Dazzling Paris opened in September on the heels of two recent major shows: Sargent and Fashion at the Museum of Fine Arts, Boston, and Tate Britain, and Sargent and Paris at the Metropolitan Museum of Art — whose curator Stephanie Herdrich co-organized this show at the d’Orsay. However, the artist still remains relatively obscure in France. The curators claim this to be the first monographic show by any French museum. 

John Singer Sargent, "Margaret Stuyvesant Rutherfurd White (Mrs. Henry White)" (1883), oil on canvas

Before inevitably opening out into Sargent’s speciality — large scale, fabulously painted society portraits — the exhibition opens with two smaller chambers. One is a travelogue of sorts, containing en plein air sketches of vistas reflecting his extensive travels around wider France, Italy, Spain, and Morocco; the quaint oil painting “Atlantic Sunset” (1876–8) or a portrait of his pal “Ramón Subercaseaux in a Gondola” (1880) in Venice.

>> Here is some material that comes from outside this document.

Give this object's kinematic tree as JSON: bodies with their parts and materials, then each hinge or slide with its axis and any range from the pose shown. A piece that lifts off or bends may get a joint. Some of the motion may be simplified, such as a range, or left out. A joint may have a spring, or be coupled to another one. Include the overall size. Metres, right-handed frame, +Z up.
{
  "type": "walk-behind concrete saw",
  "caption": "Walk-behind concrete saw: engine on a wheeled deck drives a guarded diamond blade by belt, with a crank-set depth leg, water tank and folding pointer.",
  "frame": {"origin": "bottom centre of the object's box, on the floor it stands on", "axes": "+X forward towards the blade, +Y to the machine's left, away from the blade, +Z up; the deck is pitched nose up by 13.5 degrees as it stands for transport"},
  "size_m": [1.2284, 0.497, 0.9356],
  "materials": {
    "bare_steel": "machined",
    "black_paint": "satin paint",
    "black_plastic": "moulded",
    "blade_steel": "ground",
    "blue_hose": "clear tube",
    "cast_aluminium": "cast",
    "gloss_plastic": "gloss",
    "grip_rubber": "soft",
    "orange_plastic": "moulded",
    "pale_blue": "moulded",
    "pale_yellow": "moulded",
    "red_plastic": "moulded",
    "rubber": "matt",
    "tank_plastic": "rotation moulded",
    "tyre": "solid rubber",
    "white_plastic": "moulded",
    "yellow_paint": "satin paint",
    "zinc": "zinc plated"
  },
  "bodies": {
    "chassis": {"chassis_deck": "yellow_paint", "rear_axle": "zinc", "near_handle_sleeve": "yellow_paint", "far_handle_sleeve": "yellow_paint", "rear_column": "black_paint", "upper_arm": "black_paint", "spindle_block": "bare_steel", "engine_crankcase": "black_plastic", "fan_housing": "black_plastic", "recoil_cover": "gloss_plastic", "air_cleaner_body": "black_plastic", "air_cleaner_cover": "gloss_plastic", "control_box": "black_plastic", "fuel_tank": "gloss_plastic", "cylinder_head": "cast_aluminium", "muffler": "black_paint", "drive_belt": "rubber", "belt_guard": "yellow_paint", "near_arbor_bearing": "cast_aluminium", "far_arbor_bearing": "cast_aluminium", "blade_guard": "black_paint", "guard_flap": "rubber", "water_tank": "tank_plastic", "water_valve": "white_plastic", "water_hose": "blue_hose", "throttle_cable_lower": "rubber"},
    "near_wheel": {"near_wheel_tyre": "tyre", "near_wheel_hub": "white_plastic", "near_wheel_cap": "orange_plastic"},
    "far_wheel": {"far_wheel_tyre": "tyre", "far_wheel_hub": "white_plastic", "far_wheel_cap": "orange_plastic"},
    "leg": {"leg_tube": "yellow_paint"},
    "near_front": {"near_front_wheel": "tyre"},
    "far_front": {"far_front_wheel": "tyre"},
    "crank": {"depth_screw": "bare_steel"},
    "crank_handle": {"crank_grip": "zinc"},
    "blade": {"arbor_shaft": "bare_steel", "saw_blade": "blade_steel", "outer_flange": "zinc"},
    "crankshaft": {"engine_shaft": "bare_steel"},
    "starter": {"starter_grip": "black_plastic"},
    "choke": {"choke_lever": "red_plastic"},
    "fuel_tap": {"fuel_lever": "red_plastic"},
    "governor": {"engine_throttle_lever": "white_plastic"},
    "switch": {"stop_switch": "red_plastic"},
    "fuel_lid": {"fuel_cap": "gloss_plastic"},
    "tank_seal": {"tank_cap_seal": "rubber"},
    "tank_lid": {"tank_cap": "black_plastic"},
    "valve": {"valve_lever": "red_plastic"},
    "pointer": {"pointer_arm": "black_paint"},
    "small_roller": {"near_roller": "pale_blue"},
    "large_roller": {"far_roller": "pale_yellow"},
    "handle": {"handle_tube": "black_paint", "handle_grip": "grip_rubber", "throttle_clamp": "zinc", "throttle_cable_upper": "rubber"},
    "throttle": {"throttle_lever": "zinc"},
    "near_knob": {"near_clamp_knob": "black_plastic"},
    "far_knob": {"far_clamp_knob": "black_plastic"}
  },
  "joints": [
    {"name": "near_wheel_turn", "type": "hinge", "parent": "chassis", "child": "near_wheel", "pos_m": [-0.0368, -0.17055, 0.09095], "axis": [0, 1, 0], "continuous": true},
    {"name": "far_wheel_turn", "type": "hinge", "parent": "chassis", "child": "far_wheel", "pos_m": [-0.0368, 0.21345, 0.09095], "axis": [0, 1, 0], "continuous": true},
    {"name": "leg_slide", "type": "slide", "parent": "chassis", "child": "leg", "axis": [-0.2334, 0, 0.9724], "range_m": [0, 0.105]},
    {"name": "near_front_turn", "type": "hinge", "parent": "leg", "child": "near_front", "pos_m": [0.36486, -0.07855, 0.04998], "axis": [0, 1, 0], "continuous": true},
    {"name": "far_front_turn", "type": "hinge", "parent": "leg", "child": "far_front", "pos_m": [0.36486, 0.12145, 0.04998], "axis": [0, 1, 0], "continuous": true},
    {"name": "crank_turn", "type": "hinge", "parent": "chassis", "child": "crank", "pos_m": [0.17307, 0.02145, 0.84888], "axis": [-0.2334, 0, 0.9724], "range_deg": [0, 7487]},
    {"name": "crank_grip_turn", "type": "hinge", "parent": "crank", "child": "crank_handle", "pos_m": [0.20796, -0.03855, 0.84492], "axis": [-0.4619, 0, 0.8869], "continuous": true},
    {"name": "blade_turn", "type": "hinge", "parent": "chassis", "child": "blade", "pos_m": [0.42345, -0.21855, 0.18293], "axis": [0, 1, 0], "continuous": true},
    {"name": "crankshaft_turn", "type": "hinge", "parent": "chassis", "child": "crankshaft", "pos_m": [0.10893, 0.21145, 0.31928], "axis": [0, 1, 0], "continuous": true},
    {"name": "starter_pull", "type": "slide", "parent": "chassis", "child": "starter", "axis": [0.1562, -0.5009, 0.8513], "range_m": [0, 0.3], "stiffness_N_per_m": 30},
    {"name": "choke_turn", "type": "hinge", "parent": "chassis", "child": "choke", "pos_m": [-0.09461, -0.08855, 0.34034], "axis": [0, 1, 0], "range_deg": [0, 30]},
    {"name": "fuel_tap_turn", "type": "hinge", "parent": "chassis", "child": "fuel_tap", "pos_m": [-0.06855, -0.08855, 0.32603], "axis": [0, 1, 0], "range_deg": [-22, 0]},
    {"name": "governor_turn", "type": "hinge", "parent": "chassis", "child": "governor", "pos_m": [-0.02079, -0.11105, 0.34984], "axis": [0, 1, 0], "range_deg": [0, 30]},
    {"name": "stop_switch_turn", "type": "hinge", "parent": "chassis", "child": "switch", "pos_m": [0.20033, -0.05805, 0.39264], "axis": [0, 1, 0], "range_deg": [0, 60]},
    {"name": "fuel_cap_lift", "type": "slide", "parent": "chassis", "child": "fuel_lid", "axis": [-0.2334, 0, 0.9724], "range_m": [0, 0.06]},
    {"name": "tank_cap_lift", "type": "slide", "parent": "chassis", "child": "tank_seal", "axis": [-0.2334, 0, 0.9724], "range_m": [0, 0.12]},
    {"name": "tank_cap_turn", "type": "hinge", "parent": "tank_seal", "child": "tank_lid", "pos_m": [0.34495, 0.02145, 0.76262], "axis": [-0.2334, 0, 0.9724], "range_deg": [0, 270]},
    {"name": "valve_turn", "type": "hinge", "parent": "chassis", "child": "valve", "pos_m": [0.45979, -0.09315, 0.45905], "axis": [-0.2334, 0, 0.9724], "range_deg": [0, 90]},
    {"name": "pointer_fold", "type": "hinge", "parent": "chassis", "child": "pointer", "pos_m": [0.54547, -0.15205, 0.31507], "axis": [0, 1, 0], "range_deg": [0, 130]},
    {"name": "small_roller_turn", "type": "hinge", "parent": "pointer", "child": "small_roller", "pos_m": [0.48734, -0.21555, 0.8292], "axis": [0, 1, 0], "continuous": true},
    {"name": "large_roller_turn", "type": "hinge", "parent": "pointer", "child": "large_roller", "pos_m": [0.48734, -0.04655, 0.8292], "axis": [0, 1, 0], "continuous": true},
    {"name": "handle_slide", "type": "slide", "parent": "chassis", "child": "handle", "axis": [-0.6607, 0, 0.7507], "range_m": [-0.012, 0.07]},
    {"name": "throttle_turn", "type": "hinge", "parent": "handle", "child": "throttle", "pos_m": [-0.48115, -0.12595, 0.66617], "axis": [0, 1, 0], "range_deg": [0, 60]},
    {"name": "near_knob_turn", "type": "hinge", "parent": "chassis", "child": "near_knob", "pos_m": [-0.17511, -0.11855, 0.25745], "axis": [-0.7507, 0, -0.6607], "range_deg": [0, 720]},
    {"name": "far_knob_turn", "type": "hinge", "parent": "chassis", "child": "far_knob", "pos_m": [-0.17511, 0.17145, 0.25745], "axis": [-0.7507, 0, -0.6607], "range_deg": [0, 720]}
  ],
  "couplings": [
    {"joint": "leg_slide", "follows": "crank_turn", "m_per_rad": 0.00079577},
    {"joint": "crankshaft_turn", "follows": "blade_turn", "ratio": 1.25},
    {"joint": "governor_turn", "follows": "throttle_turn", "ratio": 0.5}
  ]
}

The wall text stubbornly shoehorns in Parisian references, stating under the room’s title, “Sargent, Paris and the World,” that these were brought back to the city and used as aides in his studio for the “ambitious compositions that he showed at the Salon,” hijacking each work’s singular creation for the sake of this argument. 

The next room, however, contains some of the scant surviving pieces from Sargent’s earliest days in Paris, made in 1874 during his apprenticeship French painter Carolus-Duran’s studio. Far more aptly than his famous society portraits and any subject matter explicitly relating to Paris or even France, the contrast between the two utterly polarized styles demonstrates why Sargent is such a superlative pan-generational and pan-geographical talent. On the one hand, we have rare academic drawings he produced at the Accademia di Belli Arti in Florence, such as his 1873–4 study of the Dancing Fawn antique statue in the Uffizi. It is a masterclass in finely rendered, smoothly modelled grisaille with effortless foreshortening, shadowing, and tone. Similarly, the smooth marble rendered in 1877 “Drawing of Ornaments” is so astoundingly accurate and shaded as to resemble a computer-generated design to my modern eyes.

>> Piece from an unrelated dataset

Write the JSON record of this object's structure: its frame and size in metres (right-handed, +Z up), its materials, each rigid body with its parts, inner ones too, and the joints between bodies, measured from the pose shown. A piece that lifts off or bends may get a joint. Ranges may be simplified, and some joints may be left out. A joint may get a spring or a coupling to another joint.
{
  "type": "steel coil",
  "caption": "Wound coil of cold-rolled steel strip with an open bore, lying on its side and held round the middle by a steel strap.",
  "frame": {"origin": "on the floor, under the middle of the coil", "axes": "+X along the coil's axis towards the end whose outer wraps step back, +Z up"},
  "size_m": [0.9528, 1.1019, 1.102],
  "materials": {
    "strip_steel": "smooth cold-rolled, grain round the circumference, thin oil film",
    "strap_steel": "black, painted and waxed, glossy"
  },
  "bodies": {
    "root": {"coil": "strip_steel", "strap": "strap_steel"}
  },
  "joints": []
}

Yet placed immediately adjacent is “A Male Model Standing before a Stove” (1875–80), an oil study calling to mind kitchen-sink realism. Here Sargent built three-dimensionality by constructing faceted layers, as opposed to capturing smooth antique marble in one uniform surface layer built up simultaneously. Even the surface colors are manipulated by the rough, impasto preparation of the ground underneath. Technically, he can do it all.

Take the other studies he made during his travels to Madrid's Museo del Prado and the Netherlands — specifically which artists drew his eye. Dazzling Paris includes his 1879 copy of Diego Velázquez’s “The Jester Calabacillas” and 1880 copy of the standard bearer from Frans Hals’s “The Banquet of the Officers of the St. George Civic Guard.” What all three painters have in common is an academic ability to capture life as accurately as possible, faithfully and with crisp, finely tuned shadowing. That innate, confident ability allowed them to economize their brushwork to the absolute bare minimum in their own paintings. Mature works by all three are characterized not by solid built-up layers of oil paint, where all of the thing is modeled completely, but by only the barest essential strokes giving an overall visual impression. Go up close to look at the brushstrokes of Sargent, Hals, and Velázquez in isolation and see that their people, furniture, and objects are constructed seemingly from nothing, with bare canvas boldly showing through. The collection of brushtrokes in Sargent’s “Rehearsal of the Pasdeloup Orchestra at the Cirque d’Hiver” (1879–80) indeed feel like parts of a hanging mobile that have just drifted into correct position.

John Singer Sargent, “Rehearsal of the Pasdeloup Orchestra at the Cirque d’Hiver” (1879–80), oil on canvas

In short, the d’Orsay has demonstrated the magnificence of Sargent’s painterly ability on a level with Velázquez and Hals in the very first room, and we haven’t even gotten to his society portraits yet. Must French visitors then be convinced of his greatness through his relevance to their own country? Posited as the central portrait representing a key Parisian event in Sargent’s life is his 1883–84 depiction of socialite Virginie Amélie Avegno Gautreau, known as “Madame X,” on loan from The Met. Joined here by an additional unfinished copy loaned from the Tate, this is its first showing in Paris since the moral scandal it caused at the Salon in 1884, the fallout from which likely precipitated Sargent’s move to London two years later. Such stark treatment of this woman of society upturning her nose in profile away from us, pale white skin contrasting with daring plunging black gown (originally with one fallen strap, later reinstated), was far too sexy and scandalous for the Parisian art world. Compositionally, its simplicity and tonal contrast have more in common with the work of his fellow American artist James McNeill Whistler, and the brushwork itself is far from Sargent’s most dazzling.

Beyond this centerpiece, the plethora of society acquaintances Sargent painted are always immensely pleasurable for their sheer bombast, and there is an abundance to enjoy here. It has clearly been difficult to pull together a sense of how Sargent may be definitively aligned with Paris, and we should give ourselves permission to celebrate the paintings for what they are. In this sense, the exhibition title is perhaps less a reference to the way Sargent dazzled Belle Époque Paris than a reflection of the curators’ intent to dazzle the Paris of today. 

Sargent: Dazzling Paris continues at the Musée d’Orsay (1 Rue de la Légion d'Honneur, Paris, France) through January 11. The exhibition was curated by Caroline Corbeau-Parsons, Paul Perrin, and Stephanie Herdrich.